TASK STATEMENT :: Look through the lines below and extract each one that contains "joints".

DATA ::
** Start **
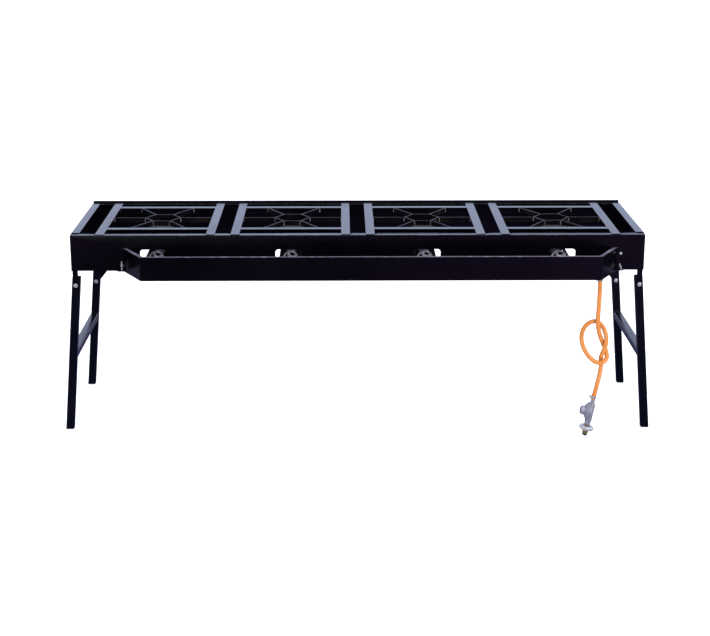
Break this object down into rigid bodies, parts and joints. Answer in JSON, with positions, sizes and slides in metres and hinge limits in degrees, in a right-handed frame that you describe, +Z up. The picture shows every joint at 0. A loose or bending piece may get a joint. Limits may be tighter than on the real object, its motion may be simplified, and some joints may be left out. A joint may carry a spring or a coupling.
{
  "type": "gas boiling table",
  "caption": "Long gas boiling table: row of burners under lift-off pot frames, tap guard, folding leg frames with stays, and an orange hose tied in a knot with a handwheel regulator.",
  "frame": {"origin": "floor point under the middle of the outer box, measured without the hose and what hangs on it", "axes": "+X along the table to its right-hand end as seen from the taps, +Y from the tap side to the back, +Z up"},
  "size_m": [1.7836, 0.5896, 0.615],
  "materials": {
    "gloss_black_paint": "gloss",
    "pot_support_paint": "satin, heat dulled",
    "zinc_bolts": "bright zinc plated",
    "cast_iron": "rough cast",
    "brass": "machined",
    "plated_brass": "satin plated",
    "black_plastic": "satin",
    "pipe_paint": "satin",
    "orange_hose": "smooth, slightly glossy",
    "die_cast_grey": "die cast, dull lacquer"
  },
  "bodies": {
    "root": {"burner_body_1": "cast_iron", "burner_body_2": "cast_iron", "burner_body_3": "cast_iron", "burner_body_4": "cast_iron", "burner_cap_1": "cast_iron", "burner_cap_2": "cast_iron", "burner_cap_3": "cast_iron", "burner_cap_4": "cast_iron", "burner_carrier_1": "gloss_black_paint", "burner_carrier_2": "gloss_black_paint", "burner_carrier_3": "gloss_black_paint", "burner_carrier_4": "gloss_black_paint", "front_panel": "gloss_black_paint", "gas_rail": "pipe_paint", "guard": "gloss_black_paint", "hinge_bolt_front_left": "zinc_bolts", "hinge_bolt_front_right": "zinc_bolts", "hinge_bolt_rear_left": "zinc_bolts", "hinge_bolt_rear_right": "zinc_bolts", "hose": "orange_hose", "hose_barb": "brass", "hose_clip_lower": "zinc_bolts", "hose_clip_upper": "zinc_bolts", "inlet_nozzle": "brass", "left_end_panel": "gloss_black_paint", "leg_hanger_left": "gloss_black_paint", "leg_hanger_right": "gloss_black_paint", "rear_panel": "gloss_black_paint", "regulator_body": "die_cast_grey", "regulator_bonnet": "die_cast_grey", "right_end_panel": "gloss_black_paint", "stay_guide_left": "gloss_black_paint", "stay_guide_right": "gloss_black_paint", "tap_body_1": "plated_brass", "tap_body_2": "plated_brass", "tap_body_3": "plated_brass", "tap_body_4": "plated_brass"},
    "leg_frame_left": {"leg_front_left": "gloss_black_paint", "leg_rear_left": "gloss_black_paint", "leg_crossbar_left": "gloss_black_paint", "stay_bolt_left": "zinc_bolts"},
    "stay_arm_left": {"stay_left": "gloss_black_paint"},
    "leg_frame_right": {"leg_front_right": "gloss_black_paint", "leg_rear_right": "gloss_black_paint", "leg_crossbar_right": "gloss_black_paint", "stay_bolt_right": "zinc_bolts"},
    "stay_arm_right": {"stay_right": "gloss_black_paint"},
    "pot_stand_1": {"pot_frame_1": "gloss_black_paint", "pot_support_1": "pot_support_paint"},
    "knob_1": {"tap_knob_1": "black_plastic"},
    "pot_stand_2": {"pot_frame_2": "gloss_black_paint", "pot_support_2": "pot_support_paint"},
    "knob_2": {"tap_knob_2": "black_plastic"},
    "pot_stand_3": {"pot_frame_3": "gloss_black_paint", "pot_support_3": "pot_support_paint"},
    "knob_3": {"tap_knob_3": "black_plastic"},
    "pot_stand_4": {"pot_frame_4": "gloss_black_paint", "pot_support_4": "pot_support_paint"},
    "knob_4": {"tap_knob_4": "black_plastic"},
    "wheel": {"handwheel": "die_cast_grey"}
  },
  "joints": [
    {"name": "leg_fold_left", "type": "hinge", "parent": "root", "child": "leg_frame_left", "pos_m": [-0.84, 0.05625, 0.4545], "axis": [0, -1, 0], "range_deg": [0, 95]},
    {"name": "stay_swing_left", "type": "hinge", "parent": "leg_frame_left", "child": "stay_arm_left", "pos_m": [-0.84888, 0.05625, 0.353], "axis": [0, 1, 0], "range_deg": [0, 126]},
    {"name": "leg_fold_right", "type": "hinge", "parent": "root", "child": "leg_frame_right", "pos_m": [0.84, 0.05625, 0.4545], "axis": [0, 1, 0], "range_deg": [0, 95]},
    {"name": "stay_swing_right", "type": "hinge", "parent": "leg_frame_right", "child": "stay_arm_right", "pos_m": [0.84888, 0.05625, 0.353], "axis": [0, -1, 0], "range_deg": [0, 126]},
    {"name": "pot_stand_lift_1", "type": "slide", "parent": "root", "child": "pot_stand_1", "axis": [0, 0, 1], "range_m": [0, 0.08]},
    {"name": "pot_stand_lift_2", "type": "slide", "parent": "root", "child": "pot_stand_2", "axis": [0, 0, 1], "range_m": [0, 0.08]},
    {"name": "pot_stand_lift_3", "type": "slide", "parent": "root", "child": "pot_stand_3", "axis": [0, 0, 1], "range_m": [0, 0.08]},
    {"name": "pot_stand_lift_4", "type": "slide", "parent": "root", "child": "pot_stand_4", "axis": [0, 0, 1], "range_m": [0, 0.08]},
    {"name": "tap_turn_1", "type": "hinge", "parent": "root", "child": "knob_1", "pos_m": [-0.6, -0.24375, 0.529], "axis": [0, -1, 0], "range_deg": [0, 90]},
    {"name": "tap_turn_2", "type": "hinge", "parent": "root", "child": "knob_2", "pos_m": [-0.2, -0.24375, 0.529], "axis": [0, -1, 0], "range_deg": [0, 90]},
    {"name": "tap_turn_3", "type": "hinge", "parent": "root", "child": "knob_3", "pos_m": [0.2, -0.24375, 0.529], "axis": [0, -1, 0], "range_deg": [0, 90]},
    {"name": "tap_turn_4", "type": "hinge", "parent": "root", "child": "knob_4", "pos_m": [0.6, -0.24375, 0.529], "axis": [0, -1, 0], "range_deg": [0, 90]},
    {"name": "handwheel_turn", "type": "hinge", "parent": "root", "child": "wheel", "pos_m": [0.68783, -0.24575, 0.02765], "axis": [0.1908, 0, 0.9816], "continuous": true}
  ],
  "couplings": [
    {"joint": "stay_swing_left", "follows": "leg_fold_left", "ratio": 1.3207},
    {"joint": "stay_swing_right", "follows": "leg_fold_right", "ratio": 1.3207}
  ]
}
** End **
ANSWER TO THE TASK ::
Break this object down into rigid bodies, parts and joints. Answer in JSON, with positions, sizes and slides in metres and hinge limits in degrees, in a right-handed frame that you describe, +Z up. The picture shows every joint at 0. A loose or bending piece may get a joint. Limits may be tighter than on the real object, its motion may be simplified, and some joints may be left out. A joint may carry a spring or a coupling.
  "joints": [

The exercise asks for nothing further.